Previously, I’d worked with all these tools in isolation. And I’ve been using kind to debug deployments locally for some time now. But a recent focus on security and secret-handling from my employer motivated me to reevaluate our practices and look again at how these tools could come together to increase security and parity between development and production environments.
Motivations & Reservations
Having been working in a software engineering department with widely varied practices across multiple on-prem and hybrid cloud environments and deployment methods, some operating off of GitOps principles, some very much manually maintained, I had become aware I was increasingly reluctant to address the growing need to push for development on Kubernetes. One more methodology, one more tool to install, one more set of commands, one more moving part in the mechanism for devs to learn where once there was just IntelliJ and ‘gradle build’. But all the same - if your application is ultimately set to run on Kubernetes, don’t you want greater parity between production and development? Shift-left and all that. I felt the conceptual need to enable development on local Kubernetes, but the practical implementation and benefits would have to justify the implicit overhead.
The development part of container-based application’s life cycle is at best an unintentionally missed opportunity and at worst, an intentionally ignored problem.
The most common approach I see is rolling out a Docker Compose file to ‘more or less’ replicate how the application is served in production. But this is an abstraction and abstractions introduce complexity. This abstraction may mislead you about the functionality of your application in its runtime.
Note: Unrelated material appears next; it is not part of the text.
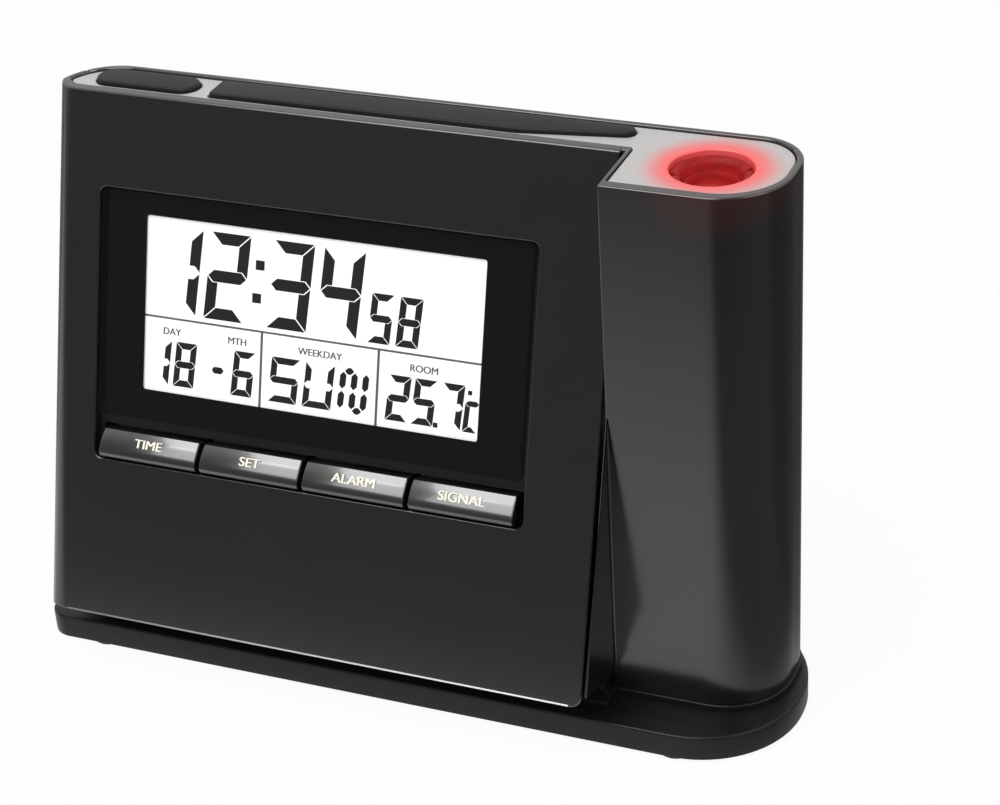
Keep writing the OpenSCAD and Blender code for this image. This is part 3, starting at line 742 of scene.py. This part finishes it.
class CLOCK_OT_housing(bpy.types.Operator):
    """Rounds the outer edges of both housing halves and parts the display body from the tower"""
    bl_idname = "clock.housing"
    bl_label = "Housing"

    def execute(self, context):
        width = context.scene.clock_sizes.edge_round
        cutters = (self.groove(), self.panel_corner())
        front = softened_copy("front_shell", "front_housing", width, on_outside, cutters)
        place(front, "housing", "housing", "housing", "front_shell")
        rear = softened_copy("rear_shell", "rear_housing", width, on_outside)
        place(rear, "housing", "housing", "housing", "rear_shell")
        # A thin silver line along the panel's foot, whose brightening to the right is a painted highlight.
        trim = slab("foot_trim", rectangle(mm(-64.8), mm(38.6), mm(0.05), mm(0.45), (mm(0.15),) * 4),
                    mm(-0.5), mm(0.02), mm(0.02), mm(0.1), steps=4)
        trim.data.transform(PANEL)
        place(trim, "housing", "trim", "deck")
        return {"FINISHED"}

    def groove(self):
        """The space beside the display body: in front of the tower, and a shallow groove behind the panel."""
        deep = mm(1)
        left, right = mm(41), mm(41.7)
        back = TOWER_FRONT + deep
        rise = (back - PANEL_FOOT_Y - deep * math.cos(PANEL_TILT)) / math.sin(PANEL_TILT)
        ahead, below, beyond = mm(-30), mm(3), mm(106)
        bend, top, front_top = (PANEL @ Vector(spot) for spot in (
            (0, rise, -deep), (0, beyond, -deep), (0, beyond, mm(3))))
        side = [(ahead, below), (back, below), (bend.y, bend.z), (top.y, top.z), (front_top.y, front_top.z),
                (ahead, front_top.z)]
        return loft("groove", [[(x, y, z) for y, z in side] for x in (left, right)])

    def panel_corner(self):
        """What lies outside the round lower right corner of the panel."""
        right, radius, beyond = mm(41), mm(2.2), mm(1)
        corner = arc(Vector((right - radius, radius)), radius, 0, -math.pi / 2, 8)
        shape = corner + [(right - radius, -beyond), (right + beyond, -beyond), (right + beyond, radius)]
        cutter = loft("corner", [[(x, y, z) for x, y in shape] for z in (mm(-9), mm(1))])
        cutter.data.transform(PANEL)
        tidy(cutter.data)
        return cutter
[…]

Now, will any local development cluster be 100% accurate to that of your production? Unlikely, I would say. There’s most likely a managed layer to your production environment, perhaps handled by another entity altogether, with production or enterprise necessities such as CRDs, Operators, roles and network rules that won’t be applicable to your little simulacrum. But you want to get it close. Close enough for most of the differences to be obfuscated away from them being glaring and high level operations like deployments to be un. And that’s what secret management was for me, glaring.
Now, if I’m following this overly-principled logic - if the production cluster is getting secrets from an external platform, shouldn’t our local development cluster? We’re adjudicating the tradeoff between parity and overhead here. What is your threshold on similarity between development and production that you’re willing to accept the load of implementation. For me, one such element was integration of our key management platform.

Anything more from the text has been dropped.